Seconde vie ou bombe écologique ?

En novembre dernier, la mairie de Moroni a annoncé une opération d’enlèvement des carcasses en état de délabrement ou obstruant la voie publique. Une décision qui faisait suite à une note émise en septembre, interdisant la collecte et l’exploitation de déchets métalliques sur la Piste de Moroni. Malgré ces mesures, le terrain reste inondé d’épaves, faute d’infrastructures de traitement. Pour les autorités municipales, ces véhicules abandonnés représentent toutefois un potentiel. « Les carcasses de la Piste de Moroni peuvent avoir une seconde vie. Nous espérons que des prestataires étrangers s’y intéresseront pour les recycler ou les valoriser », explique Aboubakar Mohamed, un agent de la voirie de la capitale.
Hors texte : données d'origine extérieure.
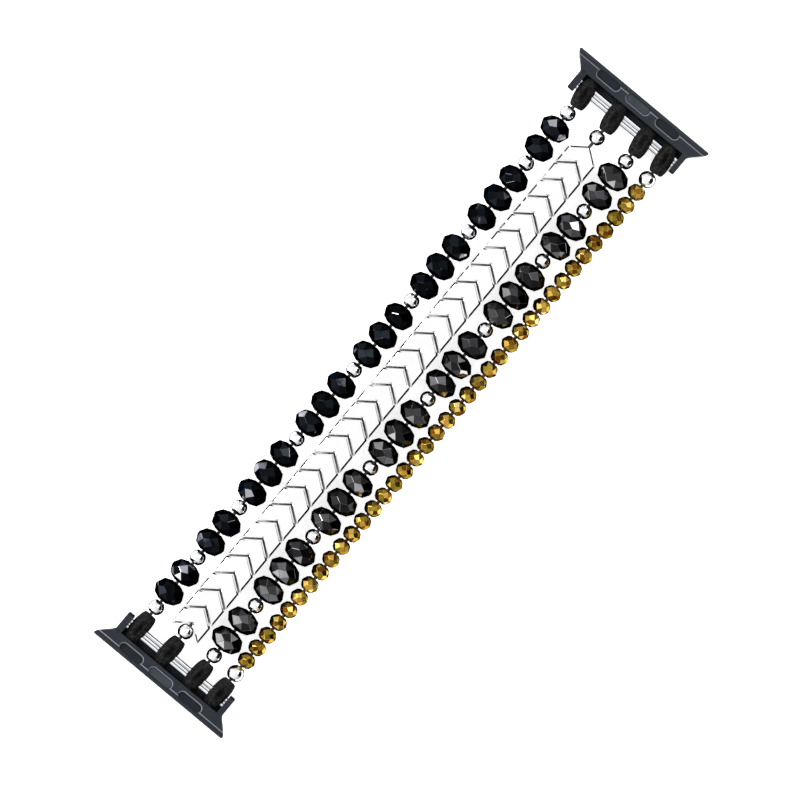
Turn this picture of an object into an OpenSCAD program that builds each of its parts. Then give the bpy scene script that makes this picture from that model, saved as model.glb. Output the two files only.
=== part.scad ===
// Beaded watch band: four elastic strands of beads side by side between two metal lugs.
// X runs along the band, Y across it, Z up. The band lies flat with its latch face up.
// The origin is under the middle of the band, on the surface that it lies on.

/* [Large beads] */
// Distance from one large faceted bead to the next
bead_pitch = 3.72; // [3.6:0.01:4.2]
// Gap between the flat ends of two large beads
bead_gap = 0.30; // [0.28:0.01:0.5]
// Diameter of the black agate beads over their facet corners
agate_d = 4.9; // [4.2:0.05:5.1]
// Diameter of the dark crystal beads over their facet corners
crystal_d = 5.25; // [4.6:0.05:5.4]
// Radius of the flat end face of a large bead
bead_flat_r = 0.78; // [0.7:0.01:0.85]
// Agate beads between one silver ball and the next, from lug A to lug B
agate_groups = [2, 2, 3, 3, 3, 3, 3, 2];
// Crystal beads between one silver ball and the next, from lug A to lug B
crystal_groups = [2, 3, 3, 3, 3, 3, 2, 2];

/* [Silver balls] */
// Diameter of the silver spacer balls and of three end balls
ball_d = 2.4; // [2.2:0.05:2.4]
// Length of strand that one silver ball takes
ball_slot = 2.29; // [2.25:0.01:2.6]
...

De son côté, l’agence nationale de la gestion des déchets (Angd) affirme travailler sur plusieurs pistes. Son directeur général évoque la nécessité d’appliquer strictement certaines dispositions du code de la route afin de mieux contrôler les véhicules importés, souvent déjà en mauvais état. « Nous travaillons également sur un projet de traitement des déchets chimiques et dangereux, et nous étudions la possibilité d’exporter les Vhu et les épaves vers des pays prêts à les accueillir », souligne le patron de l’Angd, Oussoufa Mze. En attendant des solutions concrètes, les épaves continuent de s’entasser, transformant certains quartiers et zones naturelles en dépotoirs à ciel ouvert. Un risque écologique majeur qui nécessite une réponse coordonnée, durable et urgente.